= Bruno E. Jacob =

American debate professor

Bruno E. Jacob

Bruno Ernst Jacob (September 9, 1899 – January 5, 1979) was a professor at Ripon College in Wisconsin and founder of the National Forensic League. He served as the league's executive secretary from 1925 until his retirement in 1969.

==Early life and education==
Jacob was born in Valders, Wisconsin, the youngest of four boys. He graduated from Manitowoc High School in 1918 and earned a B.A. in economics from Ripon College in 1922. He was a founding member of Phi Kappa Pi, a local fraternity at Ripon College. After graduation, he taught social studies at Ripon College and coached debate at Chippewa Falls High School. Later, he taught as an assistant professor of speech at Ripon College.

As a college student, Jacob compiled a vest-pocket handbook entitled Suggestions for the Debater, which achieved national circulation. This handbook led indirectly to the founding of the National Forensic League in 1925.

== National Forensic League ==
From 1925, the National Forensic League became the dominant interest in Jacob's life. In the early years, his concern was to keep the League alive, but by 1969, when he retired, the concern had become that of trying to hold the number of chapters down to 1200 and at the same time adequately serve the affiliated schools. Because of the demands of the league activities, Jacob resigned his teaching position at Ripon College in 1950 in order to devote himself full-time to the League, visiting about 45 states a year. In 1953 the volume of work created by the expansion of the League required the addition of another full-time staff member and a third member was added a few years later. Prior to these additions, Jacob had managed the entire business of running this national organization with nothing more than part-time office help from students at Ripon College and some volunteer help from members of his family.

Upon his retirement in 1969, the League presented him with a new automobile and a trip around the world.

In 1978, Jacob named the first eleven members of the National Forensic League Hall of Fame. At this same event, the league inducted Jacob by acclamation.

The Bruno E. Jacob Award is given at the close of each National Forensic League tournament to the participating school that has accumulated the largest number of tournament points throughout the school year.

== Lifelong traveler ==
During his years as executive secretary, Jacob typically traveled about 20,000 miles a year, mostly by car since he enjoyed driving. Most of this was before the days of interstate highways, and even when they became available he normally would avoid the interstates in favor of the more scenic state highways and back roads.

Beginning in 1946, Jacob decided to visit every county seat in every state, and to document his accomplishment he mailed himself a postcard from each one. It took him almost 25 years, but by 1970 he had been to all 3,100 counties and collected a postcard from each one complete with a postmark noting when he visited.

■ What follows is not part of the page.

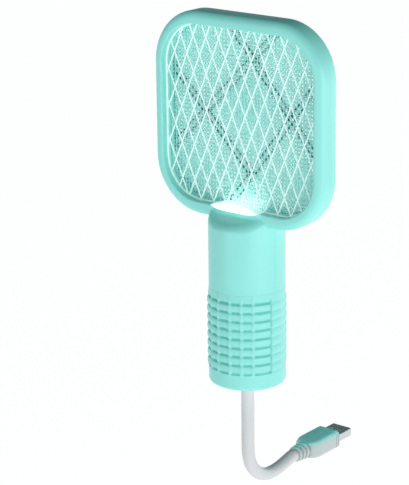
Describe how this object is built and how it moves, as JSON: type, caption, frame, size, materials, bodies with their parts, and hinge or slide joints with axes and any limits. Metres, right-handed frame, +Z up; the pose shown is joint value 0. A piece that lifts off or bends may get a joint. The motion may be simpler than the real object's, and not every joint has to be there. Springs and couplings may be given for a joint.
{
  "type": "electric fly swatter",
  "caption": "Small handheld electric swatter: rounded square mesh head, ribbed round grip, lure light, rear controls, on its short USB charging lead.",
  "frame": {"origin": "on the flat shoulder of the USB plug, just above its metal shell", "axes": "+Y the way the USB plug goes in, +Z up along the handle, the head's front faces -Y"},
  "size_m": [0.102, 0.1028, 0.2461],
  "materials": {
    "housing_plastic": "satin mint moulding",
    "grip_plastic": "satin mint moulding with grooves",
    "guard_wire": "pale mint coated wire",
    "grid_steel": "bright woven steel",
    "spacer_plastic": "mint moulding",
    "lens_plastic": "milky translucent",
    "circuit_laminate": "green solder mask",
    "black_plastic": "black moulding",
    "brass_metal": "plain",
    "battery_wrap": "shrunk film",
    "capacitor_film": "dipped resin",
    "control_plastic": "white moulding",
    "lead_plastic": "soft white moulding",
    "red_plastic": "red moulding",
    "screw_steel": "zinc plated",
    "copper_winding": "enamelled wire"
  },
  "bodies": {
    "charging_lead": {"charging_cord": "lead_plastic", "usb_plug_body": "lead_plastic", "usb_metal_shell": "screw_steel", "usb_contact_tongue": "control_plastic", "usb_contact_1": "brass_metal", "usb_contact_2": "brass_metal", "usb_contact_3": "brass_metal", "usb_contact_4": "brass_metal", "usb_strain_relief": "lead_plastic", "handle_plug": "lead_plastic", "handle_plug_tip": "screw_steel"},
    "swatter": {"front_housing": "housing_plastic", "rear_housing": "housing_plastic", "end_cap": "housing_plastic", "grip_sleeve": "grip_plastic", "front_guard_grid": "guard_wire", "front_spacer_frame": "spacer_plastic", "high_voltage_grid": "grid_steel", "rear_spacer_frame": "spacer_plastic", "rear_guard_grid": "spacer_plastic", "lure_light_lens": "lens_plastic", "lure_light_board": "circuit_laminate", "lure_lamp_1": "lens_plastic", "lure_lamp_2": "lens_plastic", "lure_lamp_3": "lens_plastic", "cap_screw_1": "screw_steel", "cap_screw_2": "screw_steel", "neck_screw_1": "screw_steel", "neck_screw_2": "screw_steel", "push_switch": "black_plastic", "slide_switch": "screw_steel", "charge_window": "lens_plastic", "charge_indicator": "red_plastic", "battery_cell": "battery_wrap", "battery_cradle": "black_plastic", "battery_contact_positive": "brass_metal", "battery_contact_spring": "screw_steel", "circuit_board": "circuit_laminate", "transformer_core": "black_plastic", "transformer_winding": "copper_winding", "storage_capacitor": "capacitor_film", "rectifier_diode_1": "black_plastic", "rectifier_diode_2": "black_plastic", "bleed_resistor": "battery_wrap", "charge_controller": "black_plastic", "charging_socket": "screw_steel", "socket_board": "circuit_laminate", "grid_lead_positive": "red_plastic", "grid_lead_negative": "black_plastic"},
    "zap_button": {"zap_button": "control_plastic"},
    "switch_plunger": {"push_switch_plunger": "red_plastic"},
    "power_knob": {"slide_switch_knob": "control_plastic"}
  },
  "joints": [
    {"name": "swatter_lift", "type": "slide", "parent": "charging_lead", "child": "swatter", "axis": [0, 0, 1], "range_m": [0, 0.0065]},
    {"name": "zap_button_press", "type": "slide", "parent": "swatter", "child": "zap_button", "axis": [0, -1, 0], "range_m": [0, 0.001], "stiffness_N_per_m": 500},
    {"name": "switch_plunger_press", "type": "slide", "parent": "swatter", "child": "switch_plunger", "axis": [0, -1, 0], "range_m": [0, 0.001]},
    {"name": "power_knob_slide", "type": "slide", "parent": "swatter", "child": "power_knob", "axis": [0, 0, 1], "range_m": [0, 0.003]}
  ],
  "couplings": [
    {"joint": "switch_plunger_press", "follows": "zap_button_press", "ratio": 1}
  ]
}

When asked why anyone would attempt such a project, he replied, "I love to travel, but it's no fun without a destination." Over the years he drove well over 1,000,000 miles. In just the first six years of his retirement, he put almost 300,000 miles on the car he had been given as a retirement gift.

In addition to traveling around the United States, his journeys took him to the western European countries, Australia, New Zealand, and parts of Africa.